Dites-lui qu'un sans-papiers est quelqu'un qui a laissé ses papiers chez lui, qui refuse de décliner son identité, qui ment aux autorités d'accueil sur son origine et les raisons qui l'ont amené en France, et qui fait tout cela dans le dessein de jouir de droits dont le citoyen du pays d'accueil ne bénéficie pas. C'est une définition fidèle et à peu près complète.
C'est du reste l'ultime recours que je me réserve après que la CPAM de Toulon m'ait annoncé par lettre recommandé que les services de la sécurité sociale
"n'acceptent pas de déclaration sur l'honneur des citoyens français" (elle les accepte de la part des étrangers) et que si je voulais bénéficier de droits à une couverture médicale le citoyen français venant de l'étranger que j'étais devait acquitter à l'Urssaf la somme forfaitaire de 14500 (bien quatorze mille cinq cents) euros par trimestre afin de prétendre à la CMU.

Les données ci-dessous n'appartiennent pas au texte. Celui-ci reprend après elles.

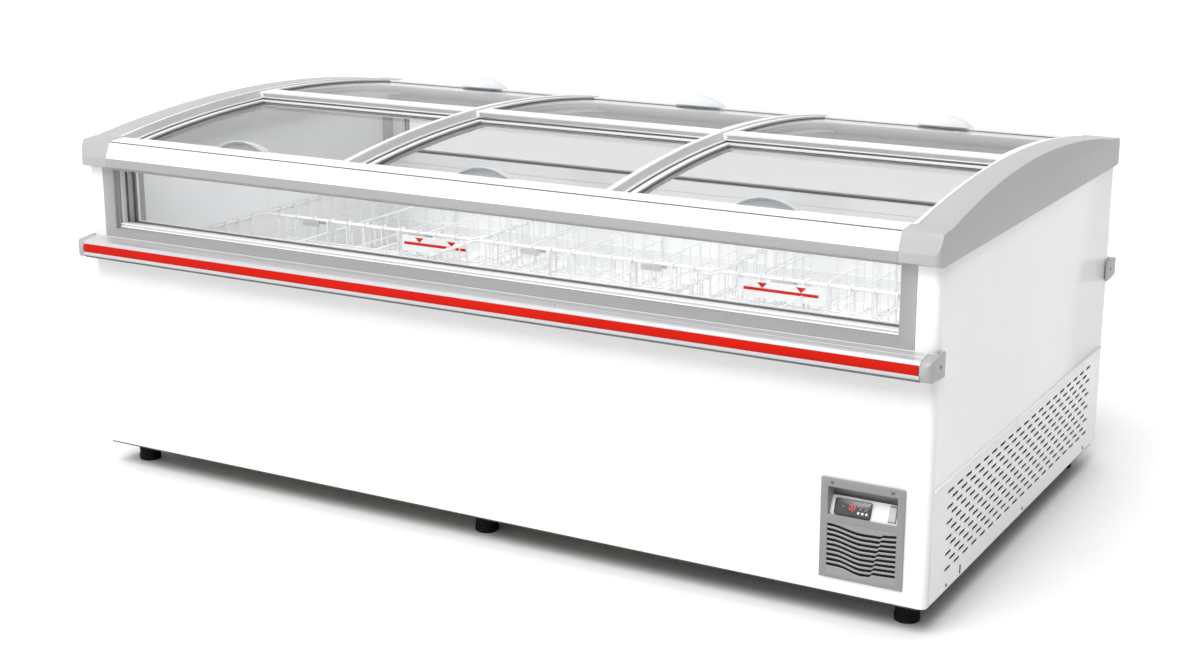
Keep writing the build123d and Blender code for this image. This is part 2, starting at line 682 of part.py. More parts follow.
def thermostat():
    """Flange on the plate and body behind it, with a blind hole for each button."""
    w, h = THERMOSTAT
    flange = Pos(0, 0, 3.5) * Box(w, h, 5)
    flange = fillet(flange.edges().filter_by(Axis.Z), 3)
    body = Pos(0, 0, -13) * Box(w - 6, h - 6, 28)
    unit = flange + body
    for x, y in BUTTON_PLACES:
        unit -= Pos(x, y, 4.5) * Cylinder(BUTTON_RADIUS + 0.1, 5)
    return thermostat_place() * unit


def button(place):
    cap = Pos(place[0], place[1], 5.3) * Cylinder(BUTTON_RADIUS, 3.4)
    return thermostat_place() * fillet(cap.edges().sort_by(Axis.Z)[-1], 0.6)


def rocker():
    block = fillet(Box(*ROCKER).edges().filter_by(Axis.X), 1)
    return rocker_place() * Pos(0, 0, 1.5) * Rot(ROCKER_TILT, 0, 0) * block


def screw_places():
    """Point on the surface and outward direction of each panel screw."""
    front = [((x, -HALF_Y - BEZEL_PROUD, 255.0), (0, -1, 0)) for x in (752, 862)]
    sides = []
    for x in (-1, 1):
        for y, z in ((-423, 61), (7, 61), (423, 61)):
            sides.append(((x * HALF_X, y, z), (x, 0, 0)))
    return front + sides


def screws():
    heads = []
    for place, out in screw_places():
        seat = Plane(origin=place, z_dir=out)
        head = fillet((Pos(0, 0, 0.8) * Cylinder(3.6, 1.6)).edges().sort_by(Axis.Z)[-1], 0.7)
        heads.append(seat * (head + Pos(0, 0, -3) * Cylinder(1.6, 6)))
    return heads


def screw_holes():
    hole = Pos(0, 0, -3) * Cylinder(1.7, 8)
    return [Plane(origin=place, z_dir=out) * hole for place, out in screw_places()]


# ---- refrigeration set ----------------------------------------------------------------------
def compressor():
    """A domed can on a base plate, with a terminal box and two tube stubs, and the pump inside it."""
    x, y = COMPRESSOR
    can = Pos(x, y, 162) * Cylinder(COMPRESSOR_RADIUS, 140)
    can = fillet(can.edges().sort_by(Axis.Z)[-1], 45)
    can = fillet(can.edges().sort_by(Axis.Z)[0], 20)
    cavity = Pos(x, y, 162) * Cylinder(COMPRESSOR_RADIUS - 4, 132)
    cavity = fillet(cavity.edges().sort_by(Axis.Z)[-1], 41)
    cavity = fillet(cavity.edges().sort_by(Axis.Z)[0], 16)
    pump = Pos(x, y, 150) * Cylinder(52, 92)
    base = slab((x - 95, x + 95), (y - 60, y + 60), (TRAY_TOP, TRAY_TOP + 14))
    terminal = slab((x - 25, x + 25), (y - 105, y - 60), (130, 180))
    stub = rod_x(TUBE_RADIUS, (x - 95, x + 95), y, 150)
    return [can + base + terminal + stub - cavity, pump]


def condenser():
    """A fin pack on eight tubes between two end plates."""
    x, y, z = (830.0, 880.0), (-300.0, 60.0), (86.0, 250.0)
    pack = [slab(x, (end, end + 1.5), z) for end in (y[0], y[1] - 1.5)]
    fins = 36
    pitch = (y[1] - y[0] - 1.5) / fins
    for i in range(1, fins):
        edge = y[0] + i * pitch
        pack.append(slab((x[0] + 3, x[1] - 3), (edge, edge + 0.8), (z[0] + 3, z[1] - 3)))
    tubes = [rod_y(TUBE_RADIUS, cx, y, z[0] + 14 + 45 * row) for cx in (842, 868) for row in range(4)]
    tubes.append(rod_y(TUBE_RADIUS, 855, (y[0] - 15, y[0] + 10), 100))
    tubes.append(rod_y(TUBE_RADIUS, 855, (y[1] - 10, y[1] + 15), 236))
    return Part() + pack + tubes


def fan_motor():
    """Motor can with its pedestal and shaft."""
    y, z = FAN_CENTRE
    can = rod_x(32, (708, 750), y, z)
    pedestal = slab((716, 742), (y - 18, y + 18), (TRAY_TOP, z - 20))
    plate = slab((706, 752), (y - 35, y + 35), (TRAY_TOP, TRAY_TOP + 3))
    return can + pedestal + plate + rod_x(SHAFT_RADIUS, (745, FAN_X[1] - 3), y, z)


def fan_blade():
    """Hub with five pitched blades."""
    y, z = FAN_CENTRE
    x = sum(FAN_X) / 2
    hub = Cylinder(15, FAN_X[1] - FAN_X[0])
    wing = Pos(FAN_RADIUS / 2 + 5, 0, 0) * Rot(28, 0, 0) * Box(FAN_RADIUS - 12, 30, 1.6)
    wings = [Rot(0, 0, 72 * i) * wing for i in range(5)]
    wheel = (hub + wings) & Cylinder(FAN_RADIUS, 40)
    wheel -= Cylinder(SHAFT_RADIUS + 0.06, 60)
    return Pos(x, y, z) * Rot(0, 90, 0) * wheel


def fan_shroud():
    """A plate on the tray with a round throat about the fan."""
    y, z = FAN_CENTRE
    plate = slab((804, 807), (y - 180, y + 180), (TRAY_TOP, 250))
    throat = rod_x(FAN_RADIUS + 7, (772, 807), y, z)
    opening = rod_x(FAN_RADIUS + 4, (760, 820), y, z)
    return plate + throat - opening


def pipes():
    """Liquid, suction and discharge lines."""
    x = TANK_HALF_X + LINER + TUBE_STANDOFF
    cx, cy = COMPRESSOR
    top = TUB_BOTTOM - FIT
    liquid = [(-x, -440, top), (-x, -440, 234), (855, -440, 234), (855, -440, 100), (855, -315, 100)]
    suction = [(-x - 16, -440, top), (-x - 16, -440, 214), (450, -440, 214), (450, cy, 214), (450, cy, 150)]
    suction.append((cx - 95, cy, 150))
    discharge = [(cx + 95, cy, 150), (745, cy, 150), (745, cy, 236), (855, cy, 236), (855, 75, 236)]
    return [tube(line, TUBE_RADIUS, 12) for line in (liquid, suction, discharge)]


def cable_gland():
    """A hexagonal gland on the rear panel with a blind mouth."""
    nut = Pos(0, 0, 3) * extrude(RegularPolygon(13, 6), amount=6)
    flange = Pos(0, 0, 1.5) * Cylinder(14, 3)
    neck = Pos(0, 0, 8) * Cylinder(9, 10)
    gland = flange + nut + neck - Pos(0, 0, 10) * Cylinder(4.2, 12)
    x, z = GLAND_PLACE
    return Plane(origin=(x, HALF_Y + FIT, z), z_dir=(0, 1, 0)) * gland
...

Je rentrerai en France dépenaillé, sombre et muet comme une carpe, les poches retournées, l'oeil furieux et vindicatif, puis, colérique et gesticulant dans un idiome incompréhensible (qu'on prendra pour un dialecte kurde) aux employés de la CPAM de Toulon que je menacerai des foudres d'Allah, je réclamerai qu'on respecte mes droits et qu'on me serve. Et qu'on me loge à l'hôtel, pour commencer. Je ferai inscrire dans une école un ou deux enfants d'emprunt et ma vie nouvelle, dans mon propre pays qui ne m'aura pas reconnu, pourra enfin partir d'un bon pied. Peu à peu, j'apprendrai le français moderne, je me donne six mois.

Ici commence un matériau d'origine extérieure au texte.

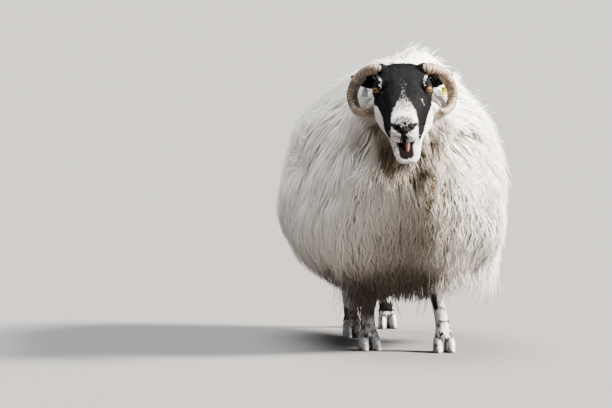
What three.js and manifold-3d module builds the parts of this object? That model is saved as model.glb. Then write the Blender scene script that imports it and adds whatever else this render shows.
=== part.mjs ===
// A life-size hill ewe of the Scottish Blackface type, standing in full fleece with the head turned and
// the mouth open. Millimetres, +Z up, facing -Y. The origin is on the floor, under the middle of the body.
// Every solid is worked out first in the animal's own frame, whose zero is on the floor midway between the
// two fore feet, and the head's pieces in the head's frame, whose zero is the poll between the horns.
import * as THREE from 'three';
import { LoftGeometry } from 'three/addons/geometries/LoftGeometry.js';
import { mergeVertices } from 'three/addons/utils/BufferGeometryUtils.js';
import Module from 'manifold-3d';

const wasm = await Module();
wasm.setup();

// ---- Driving dimensions ----
const gap = 0.5; // left between solids that touch
const fineness = 0.08; // detail smaller than this is merged away
const bodyFront = -216; // chest wool
const bodyRear = 648; // rump wool
const headPitch = 34; // degrees below level, along the bridge of the nose
const headYaw = -11; // degrees, turned to the animal's right
const headRoll = 1.2;
const poll = [-53, -193, 690];
const jawOpening = 12; // degrees
const jawSwing = 3; // degrees to the animal's left
const jawHinge = [0, -40, -60]; // in the head's frame
const eyeRadius = 13.5;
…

A mon premier RSA, j'invite toute l'In-nocence à une sauterie champagne et petits fours, avant de filer dans un Dom-Tom pour recommencer incognito. Quand j'aurai quatre RSA au compteur (France métro, Réunion, Guyane et Martinique) et que huit CAF de provinces aux fichers non recoupés me verseront mes dividendes pour mes faux enfants, je pourrais commencer la phase deux de l'opération: installer mes concubines, réelles ou d'emprunt, comme femmes seules à qui j'allouerai mes faux enfants.
Enfin, poussé par un goût secret pour la muette ironie des choses, par principe criminel, pour le plaisir de piétiner intérieurement mes victimes et pour achever de faire de la mauvaise foi ma religion, j'irai manifester à la Manif pour Tous sous une banderole en arabe et afin d'y crier à pleins poumons, "Un papa ! Une Maman! C'est Evident!"